Newswise — On October 14th, the first patient will be vaccinated in an NYU Medical Center clinical trial of a new cancer vaccine.

The vaccine is designed to prevent patients who have already had a kind of cancer called follicular lymphoma from having a recurrence of the disease.

Follicular lymphoma causes tumors to grow in the part of the body's immune system that are called lymph nodes. "Patients with lymphoma are very young, usually in their thirties, so they will die of this disease," explains Giorgio Inghirami, M.D., Associate Professor of Pathology, who is leading the clinical trial. Even with treatment such as chemotherapy, lymphoma re-develops in the patient in nearly 100 percent of cases. About 40,000 new cases of this type of cancer are diagnosed every year in the United States.

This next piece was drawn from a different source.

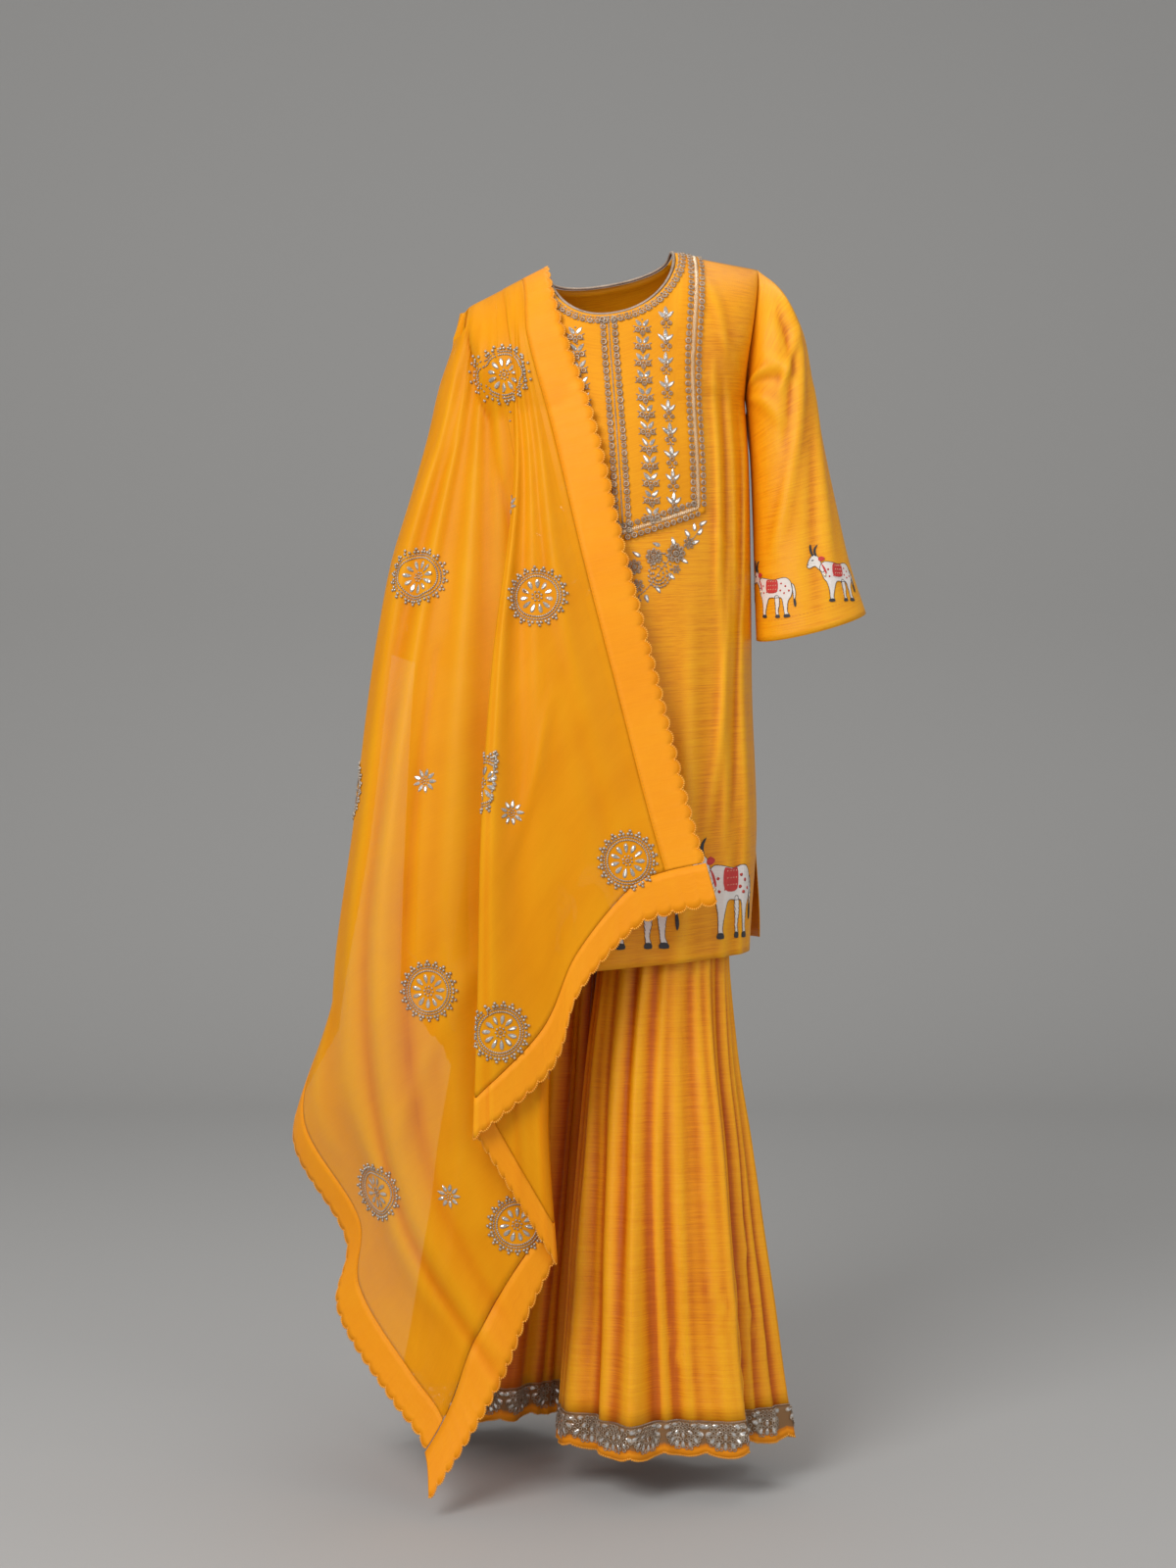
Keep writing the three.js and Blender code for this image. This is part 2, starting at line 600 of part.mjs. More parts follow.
// A point of the dupatta: across from the inner edge (0) to the outer edge (1), along from the
// crest of the shoulder (0) to the front end (1) or to the back end (-1).
function dupattaPoint(across, along) {
  const top = edgeValue(foldedLines, 'top', across);
  const crestX = lineValue(foldedLines, frontStations, 'x', across, 0);
  if (along >= 0) {
    const end = edgeValue(foldedLines, 'end', across);
    const x = lineValue(foldedLines, frontStations, 'x', across, along);
    const y = lineValue(foldedLines, frontStations, 'y', across, along);
    const free = smooth((across - 0.8) / 0.2);
    const swing = rowAt(cascade, 'along', along);
    const ripple = 3 * Math.sin(26 * across) * smooth(along * 2) * (across < 0.4 ? 1 : 0.4);
    return clearOfSuit(new THREE.Vector3(
      x + free * swing.out,
      y + free * swing.ahead + ripple,
      top + (end - top) * along,
    ));
  }
  const back = -along;
  const knots = backLines.map((line) => line.across);
  const ends = curveAt(knots, backLines.map((line) => line.end), across);
  const crestY = frontLines[0].y[0];
  const lineAt = (key, crest) => curveAt(backStations, [crest, ...backStations.slice(1).map(
    (_, k) => curveAt(knots, backLines.map((line) => line[key][k]), across),
  )], back);
  const wave = smooth((back - 0.1) / 0.5);
  const turn = 2 * Math.PI * backWaves * across;
  return clearOfSuit(new THREE.Vector3(
    lineAt('x', crestX) - backWaveLean * wave * Math.sin(2 * turn),
    lineAt('y', crestY) + backWaveHeight * wave * (0.5 + Math.cos(turn)),
    top + (ends - top) * back,
  ));
}

// The sheet lies on the kurta and the sleeve, never in them: a point that would is moved out.
function clearOfSuit(p) {
  const row = rowAt(kurtaLevels, 'z', clamp(p.z, -860, 0));
  const x = p.x - row.sway + bodyYaw * p.y;
  const wide = Math.max(1 - (x / row.half) ** 2, 0) ** 0.4;
  const round = Math.abs(p.y) / Math.max((p.y < 0 ? row.front : row.back) * wide, crestHalf);
  if (round < 0.8 && Math.abs(x) < shoulderTipX) {
    const drop = shoulderRound * (1 - Math.sqrt(1 - round * round));
    p.z = Math.max(p.z, shoulderTop(x) - drop + row.tilt * x + crestClear);
  }
  const z = p.z - row.tilt * x - shoulderClear;
  if (Math.abs(x) < row.half && z < shoulderTop(x) && z > kurtaHemFront - 20) {
    const share = (Math.asin(x / row.half) * 2) / Math.PI;
    const overYoke = Math.abs(share) < yokeEdgeShare + 0.1 ? yokeClear : 0;
    const clear = dupattaClear + overYoke + cornerClear * smooth((Math.abs(share) - 0.55) / 0.3);
    if (p.y < 0) p.y = Math.min(p.y, kurtaPoint('front', share, z).y - clear);
    else p.y = Math.max(p.y, kurtaPoint('back', share, z).y + Math.max(clear, backClear));
  }
  const cuff = sleeveLeftRings[sleeveLeftRings.length - 1];
  if (p.z < sleeveLeftRings[0].outerZ + capRise && p.z > cuff.outerZ - 20) {
    const level = rowAt(sleeveLeftByHeight, 'outerZ', p.z);
    const inner = curveAt(sleeveLeftByHeight.map((ring) => ring.innerZ),
      sleeveLeftByHeight.map((ring) => ring.innerX), p.z);
    const half = (inner - level.outerX) / 2 + sleeveClear;
    const depth = level.depth + sleeveClear;
    const across = (p.x - (inner + level.outerX) / 2) / half;
    const ahead = (p.y - level.middle) / depth;
    const share = Math.hypot(across, ahead);
    if (share < 1) {
      p.x += (across / share - across) * half;
      p.y += (ahead / share - ahead) * depth;
    }
  }
  return p;
}

// The sheet and its borders share one grid, so that they meet edge to edge. Column 0 to 1 is the
// inner border, the last column the outer one, and the last row of cells the border at the end.
const frontAcross = [
  0, borderShare, 0.1, 0.15, 0.2, 0.25, 0.3, 0.35, 0.385, 0.408, 0.42, 0.43, 0.44, 0.455, 0.5, 0.55,
  0.58, 0.592, 0.6, 0.608, 0.622, 0.65, 0.7, 0.75, 0.8, 0.85, 0.9, 1 - borderShare, 1,
];
const backAcross = [0, ...spread(borderShare, 1 - borderShare, 25), 1];
const frontAlong = [0, 0.012, 0.03, 0.055, 0.09, 0.13, 0.18, 0.25, 0.33, 0.41, 0.49, 0.57, 0.64, 0.7,
  0.75, 0.8, 0.85, 0.9, 0.95, 1];
const backAlong = [0, 0.012, 0.03, 0.055, 0.09, 0.15, 0.25, 0.36, 0.48, 0.6, 0.73, 0.86, 1];

// Share of the length that a border's width takes at this place across the cloth.
function endBorder(across, half) {
  const top = edgeValue(foldedLines, 'top', across);
  const end = edgeValue(half > 0 ? foldedLines : backLines, 'end', across);
  return (borderShare * dupattaWidth) / (top - end);
}

function makeGrid(half) {
  const acrossList = half > 0 ? frontAcross : backAcross;
  const alongList = half > 0 ? frontAlong : backAlong;
  const spot = onSurface(dupattaPoint, { u: [0, 1], v: [-1, 1] }, 1);
  const lastRow = alongList.length;
  const nodes = acrossList.map((across) => [...alongList, 1].map((along, row) => {
    const body = row === lastRow ? 1 : along * (1 - endBorder(across, half));
    return spot(across, half * body);
  }));
  const lastColumn = acrossList.length - 1;
  const at = (column, row) => {
    const i = Math.min(Math.floor(column), lastColumn - 1);
    const j = Math.min(Math.floor(row), lastRow - 1);
    const [u, v] = [column - i, row - j];
    const mix = (key) => {
      const near = nodes[i][j][key].clone().lerp(nodes[i + 1][j][key], u);
      return near.lerp(nodes[i][j + 1][key].clone().lerp(nodes[i + 1][j + 1][key], u), v);
    };
    return { at: mix('at'), out: mix('out').normalize() };
  };
  return { at, lastColumn, lastRow };
}

const grids = { front: makeGrid(1), back: makeGrid(-1) };

// A step of the given length from a whole column or row, as a share of the cell that it steps into.
function stepFrom(grid, column, row, columnStep, rowStep, length) {
  const here = grid.at(column, row).at;
  const there = grid.at(column + columnStep, row + rowStep).at;
  return Math.min(length / Math.max(here.distanceTo(there), 1e-6), 0.3);
}

function makeSheet(grid) {
  const first = 1;
  const last = grid.lastColumn - 1;
  const end = grid.lastRow - 1;
  return wall({
    spot: (i, j) => {
      let column = first + i;
      let row = j;
      if (i === 0) column += stepFrom(grid, column, j, 1, 0, seamGap);
      if (column === last) column -= stepFrom(grid, last, j, -1, 0, seamGap);
      if (j === 0) row += stepFrom(grid, first + i, 0, 0, 1, crestGap / 2);
      if (j === end) row -= stepFrom(grid, first + i, end, 0, -1, endGap);
      return grid.at(column, row);
    },
    columns: last - first,
    rows: end,
    lift: sheerThick / 2,
    sink: sheerThick / 2,
  });
}

// Places along a border: every cell of the grid is split into whole scallops, two steps to each.
function scallopPlaces(pointAt, count) {
  const places = [0];
  for (let cell = 0; cell < count; cell += 1) {
    const length = pointAt(cell).distanceTo(pointAt(cell + 1));
    const steps = 2 * Math.max(Math.round(length / scallopPitch), 1);
    for (let k = 1; k <= steps; k += 1) places.push(cell + k / steps);
  }
  return places;
}

function makeSideBorder(grid, outer) {
  const edge = outer ? grid.lastColumn : 0;
  const seam = outer ? edge - 1 : 1;
  const inward = outer ? -1 : 1;
  const end = grid.lastRow - 1;
  const places = scallopPlaces((row) => grid.at(edge, row).at, end);
  places[0] = stepFrom(grid, edge, 0, 0, 1, crestGap / 2);
  places[places.length - 1] -= stepFrom(grid, edge, end, 0, -1, endGap);
  return wall({
    spot: (i, j) => {
      const bite = i % 2 ? 0 : stepFrom(grid, edge, places[i], inward, 0, scallopDepth);
      const column = j === 0 ? seam : edge + inward * bite;
      return grid.at(column, places[i]);
    },
    columns: places.length - 1,
    rows: 1,
    lift: borderThick / 2,
    sink: borderThick / 2,
  });
}

function makeEndBorder(grid) {
  const seam = grid.lastRow - 1;
  const places = scallopPlaces((column) => grid.at(column, grid.lastRow).at, grid.lastColumn);
  return wall({
    spot: (i, j) => {
      const bite = i % 2 ? 0 : stepFrom(grid, places[i], grid.lastRow, 0, -1, scallopDepth);
      return grid.at(places[i], j === 0 ? seam : grid.lastRow - bite);
    },
    columns: places.length - 1,
    rows: 1,
    lift: borderThick / 2,
    sink: borderThick / 2,
  });
}

// Tassel

// A short looped cord, a head, four strings of beads and three folded cloth tips, fused as one.
const tasselTop = new THREE.Vector3(22, -124.4, -415);
const tasselHead = new THREE.Vector3(5, -129.2, -498);
const tasselFoot = new THREE.Vector3(3, -130.5, -582);

function makeTassel() {
  const sections = [
    { share: 0, half: 1 },
    { share: 0.48, half: 1.2 },
    { share: 0.5, half: 5 },
    { share: 0.56, half: 7 },
    { share: 0.84, half: 10 },
    { share: 0.86, half: 20 },
    { share: 1, half: 24 },
  ];
  const sides = 8;
  const points = [];
  const faces = [];
  sections.forEach(({ share, half }) => {
    const at = share < 0.5
      ? tasselTop.clone().lerp(tasselHead, share * 2)
      : tasselHead.clone().lerp(tasselFoot, share * 2 - 1);
    for (let s = 0; s < sides; s += 1) {
      const angle = (2 * Math.PI * s) / sides;
      points.push(at.x + half * Math.cos(angle), at.y + Math.min(half, 5) * Math.sin(angle), at.z);
    }
  });
  for (let k = 0; k < sections.length - 1; k += 1) {
    for (let s = 0; s < sides; s += 1) {
      const t = (s + 1) % sides;
      faces.push(k * sides + s, k * sides + t, (k + 1) * sides + t);
      faces.push(k * sides + s, (k + 1) * sides + t, (k + 1) * sides + s);
    }
  }
  const last = (sections.length - 1) * sides;
  for (let s = 1; s < sides - 1; s += 1) {
    faces.push(0, s + 1, s);
    faces.push(last, last + s, last + s + 1);
  }
  return solid(points, faces);
}

addPiece('kurta_front', makePanel('front'), marigold, 0.55);
addPiece('kurta_back', makePanel('back'), marigold, 0.55);
addPiece('yoke_panel', makeYoke(), antique, 0.6);
addPiece('neck_binding', makeNeckBinding(), antique, 0.5);
addPiece('sleeve_right', makeSleeve(1, sleeveRightRings), marigold, 0.55);
addPiece('sleeve_left', makeSleeve(-1, sleeveLeftRings), marigold, 0.55);
addPiece('waistband', makeWaistband(), marigold, 0.6);
addPiece('sharara_right', makeLeg(1, legRightLevels), marigold, 0.5);
addPiece('sharara_left', makeLeg(-1, legLeftLevels), marigold, 0.5);
addPiece('hem_band_right', makeHemBand(1, legRightLevels), antique, 0.5);
addPiece('hem_band_left', makeHemBand(-1, legLeftLevels), antique, 0.5);
for (const [half, grid] of Object.entries(grids)) {
  addPiece(`dupatta_${half}`, makeSheet(grid), amber, 0.5);
  addPiece(`border_inner_${half}`, makeSideBorder(grid, false), borderOrange, 0.55);
  addPiece(`border_outer_${half}`, makeSideBorder(grid, true), borderOrange, 0.55);
  addPiece(`border_end_${half}`, makeEndBorder(grid), borderOrange, 0.55);
}
addPiece('latkan', makeTassel(), antique, 0.5);

export default suit;
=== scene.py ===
import math
import bpy
import numpy as np
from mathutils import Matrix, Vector
from mathutils.geometry import delaunay_2d_cdt


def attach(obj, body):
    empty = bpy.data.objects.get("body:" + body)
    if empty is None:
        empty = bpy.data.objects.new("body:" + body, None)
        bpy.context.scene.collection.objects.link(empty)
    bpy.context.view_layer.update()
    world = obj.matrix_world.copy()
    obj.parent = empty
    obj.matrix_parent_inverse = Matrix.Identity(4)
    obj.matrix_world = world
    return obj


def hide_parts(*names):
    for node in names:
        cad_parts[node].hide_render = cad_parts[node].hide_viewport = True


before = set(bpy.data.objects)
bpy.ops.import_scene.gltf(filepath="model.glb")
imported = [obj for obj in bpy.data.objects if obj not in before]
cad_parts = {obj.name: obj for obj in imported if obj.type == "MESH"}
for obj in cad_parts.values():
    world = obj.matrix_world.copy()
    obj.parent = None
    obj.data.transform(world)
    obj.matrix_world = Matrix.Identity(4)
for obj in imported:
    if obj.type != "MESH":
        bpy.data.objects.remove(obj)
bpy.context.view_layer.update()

# All cloth surfaces below are worked out in millimetres, as in the solids, and turned into metres
# when their mesh is made. x is the viewer's right, y runs to the back, z is up.
mm = 0.001
lineSteps = 900  # places on a long line of which the lengths are summed


def clampTo(value, low, high):
    return np.minimum(np.maximum(value, low), high)


def ease(value):
    t = clampTo(value, 0.0, 1.0)
    return t * t * (3 - 2 * t)


def curveThrough(knots, values, at):
    # a smooth curve through the values at the knots; each value may be an array as large as at
    knots = np.asarray(knots, float)
    at = np.clip(np.asarray(at, float), knots[0], knots[-1])
    stack = np.stack([np.broadcast_to(np.asarray(v, float), at.shape) for v in values])
    last = len(knots) - 1
    i = np.clip(np.searchsorted(knots, at, side="left") - 1, 0, last - 1)

    def pick(k):
        return np.take_along_axis(stack, k[None], 0)[0]

    def slope(k):
        low, high = np.maximum(k - 1, 0), np.minimum(k + 1, last)
        return (pick(high) - pick(low)) / (knots[high] - knots[low])

    span = knots[i + 1] - knots[i]
    t = (at - knots[i]) / span
    return ((2 * t**3 - 3 * t**2 + 1) * pick(i) + (t**3 - 2 * t**2 + t) * span * slope(i)
            + (3 * t**2 - 2 * t**3) * pick(i + 1) + (t**3 - t**2) * span * slope(i + 1))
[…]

The lymphoma vaccine is designed to eliminate any cancer cells that are left over after chemotherapy, and therefore prevent the disease from recurring. The vaccine, which was developed over the last ten years at the National Cancer Institute, has undergone Phase I and Phase II trials already, which are designed to show only that it is safe for use in first animals and then humans.

In these early trial stages, results were so dramatic that the NCI accelerated further human testing. The vaccine prevented the recurrence of the disease in 85 percent of cases, and 50 percent are still in remission after seven years. However, these early trials used a small number of patients, which is why further testing is needed. The current trial is expected to recruit about 500 patients nationwide.

The vaccine is unusual in that each dose is tailor-made from each patient's tumor cells, and then re-injected into the patient. Substances that are specifically found on the patient's tumor cells are purified and used as a chemical alarm system for the person's immune system. In essence, these substances give the body's immune cells a specific target to look for, so they are more likely to go after the tumor cells.

NYU School of Medicine is actively recruiting patients for this vaccine trial. Patients must be newly diagnosed with what is called low-grade follicular lymphoma and must not have had any chemotherapy. Trial patients will be given chemotherapy, and once their cancer is in remission, they will be given the vaccine. Minorities are particularly needed as participants in the trial.

The success of this trial could have implications outside of treating this particular cancer. "If the vaccine is proven to function," says Dr. Inghirami, "it's possible that every kind of disease could be tagged this way."

The trial is being sponsored by the National Cancer Institute, and, in addition to NYU, is being held at seven other hospitals throughout the country.